A team we know upgraded to the largest, most capable model available, expecting their AI assistant to get noticeably better. It got slightly worse. The reason had nothing to do with the model: they were feeding it a sprawl of loosely-related documents and hoping it would find the needle. A smaller model with the right three paragraphs in front of it would have beaten the giant every time. This is the most useful and least understood lever in applied AI: the answer is mostly decided not by how clever the model is, but by what you put in front of it.
A model only knows what’s in front of it
A model has two sources of knowledge: what it absorbed in training (frozen, general, and with no awareness of your business) and what you put in its “context window” — its working memory for this particular request. It has no live access to your documents, your database, or today’s news unless you supply it, in that window, at the moment you ask. So there’s a useful distinction hiding under the word “prompt.” The prompt is what you ask. The context is everything the model can see while answering — your instructions, examples, the facts you’ve retrieved, the tools you’ve made available. Most people tune the first and ignore the second, which is backwards: the context is the bigger lever.
Why “bigger” isn’t the fix
The two reflexes when an answer disappoints are “use a bigger model” and “use a bigger context window so I can paste in more.” Both miss the point. If the relevant fact isn’t in front of the model, no amount of model size invents it reliably — it fills the gap with something plausible instead. And a bigger window is not a free win: models attend unevenly to long inputs (the well-documented “lost in the middle” effect), so burying the key paragraph in fifty pages of context can make the answer worse, not better. More context is not better context. The skill is getting the right material in front of the model — current, relevant, trustworthy — not getting more of it in.
When the answer is wrong, what to actually reach for
Because the model is mostly a function of its context, the fix for a bad answer is usually upstream of the model. A quick map of what each lever actually changes:
| When the answer is… | Reach for… | Because it fixes… |
|---|---|---|
| Misunderstanding the task | A clearer prompt + an example or two | Ambiguity about what you actually want |
| Missing your facts / out of date | Retrieval (RAG): put the right documents in context | The model can’t know what you didn’t show it |
| Wrong on maths / live data / actions | A tool (calculator, search, database) | Things the model shouldn’t be guessing at all |
| Consistently off in style or format | Fine-tuning (occasionally) — or just better examples | A persistent behaviour, not a one-off gap |
| Still wrong with all of the above | A more capable model | A genuine reasoning ceiling — the last resort, not the first |
When someone says “the AI isn’t good enough,” the first question is almost never “which model?” It’s “what did you put in front of it?” Nine times out of ten the fix is better context, not a bigger brain — and the tenth time you’ll know, because you’ll have ruled the other nine out.
So what
This reframes where to spend your effort and your money. Chasing the largest model is the expensive, low-yield move; investing in context — the retrieval that finds the right material, the instructions that frame the task, the discipline that keeps it all current — is where the real gains are. Done seriously, this becomes its own discipline: context engineering, the practice of owning and curating what the model sees. But the foundational idea is simple enough to carry into any AI conversation: before you ask for a bigger model, ask what you put in front of the one you have.
Frequently asked
- Does a bigger AI model always give better answers?
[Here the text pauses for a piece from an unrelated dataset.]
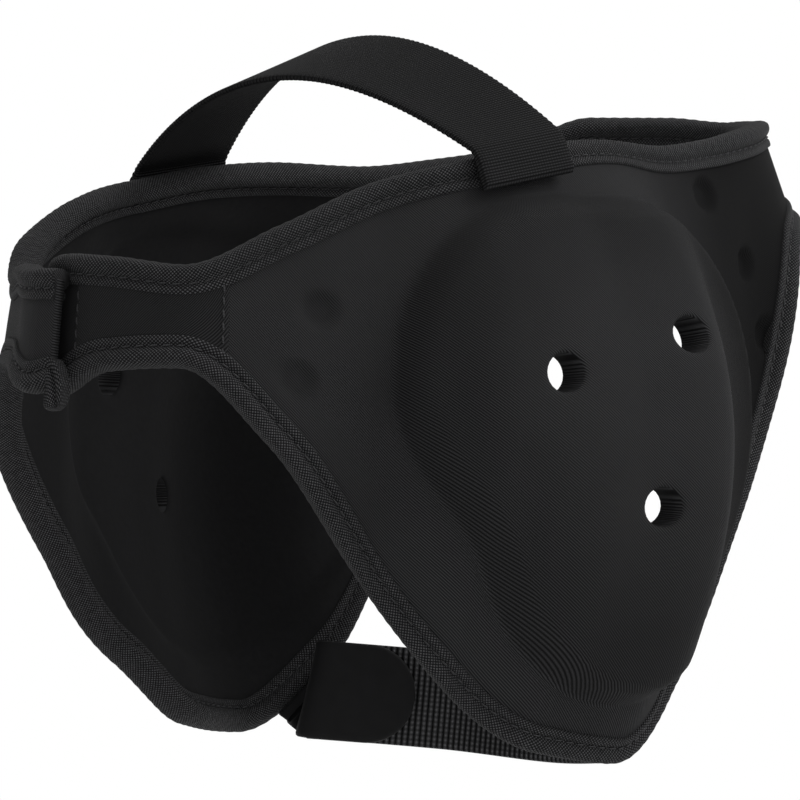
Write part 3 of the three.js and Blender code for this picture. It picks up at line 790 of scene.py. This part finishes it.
def binding_rings(edge, g, distance):
    """Sections of a binding, each pulled in by its stitch and wavering a little."""
    frame_at = edge_frame(g, edge)
    half = wall_at(g) / 2
    pull = 0.5 - 0.5 * np.cos(2 * math.pi * distance / STITCH_PITCH)
    loose = sum(size * np.sin(distance / length + phase) for size, length, phase in WAVER)

    def side_row(depth, rise, face):
        in_groove = math.exp(-((depth - GROOVE[0]) / GROOVE_WIDTH) ** 2)
        on_roll = float(smooth(np.float64(-depth), -ROLL_START, 0))
        swell = (SIDE_SWELL * on_roll - GROOVE_PULL * in_groove) * pull
        height = rise + swell + WAVER_OUT * loose * on_roll
        reach = depth + (WAVER_IN * loose if depth > BINDING_WIDTH - 1 else 0)
        return edge_point(g, edge, reach * np.ones_like(g), face * (half + height), frame_at)

    rows = [side_row(depth, rise, 1) for depth, rise in HALF_SECTION]
    top_depth, top_rise = HALF_SECTION[-1]
    for k in range(1, 2 * ROLL_POINTS):
        angle = math.pi / 2 - math.pi * k / (2 * ROLL_POINTS)
        reach = BINDING_ROLL + EDGE_GAP + top_depth + SIDE_SWELL * pull
        offset = (half + top_rise + TOP_SWELL * pull) * math.sin(angle)
        rows.append(edge_point(g, edge, top_depth - reach * math.cos(angle), offset, frame_at))
    rows += [side_row(depth, rise, -1) for depth, rise in reversed(HALF_SECTION)]
    return np.stack(rows, 1)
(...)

- No. A model only knows what it absorbed in training plus what you put in its context window. If the relevant facts aren’t in front of it, a bigger model just invents something plausible. Often a smaller model with the right context beats a larger one fed poorly — the context is usually the bigger lever.
- What’s the difference between a prompt and context?
- The prompt is what you ask. The context is everything the model can see while answering — your instructions, examples, retrieved facts and available tools. Most people tune the prompt and ignore the context, but the context is the larger lever on answer quality.
- Is a bigger context window better?
- Not by itself. Models attend unevenly to long inputs (the “lost in the middle” effect), so padding the window with loosely-related material can make answers worse. The goal is the right context — current, relevant, trustworthy — not more context.
- My AI gives wrong answers — should I switch to a better model?
- Usually not first. Most wrong answers are context problems: clarify the prompt and add examples; use retrieval (RAG) to supply your facts; give it a tool for maths, live data or actions. Reach for a more capable model only once you’ve ruled those out — it’s the last lever, not the first.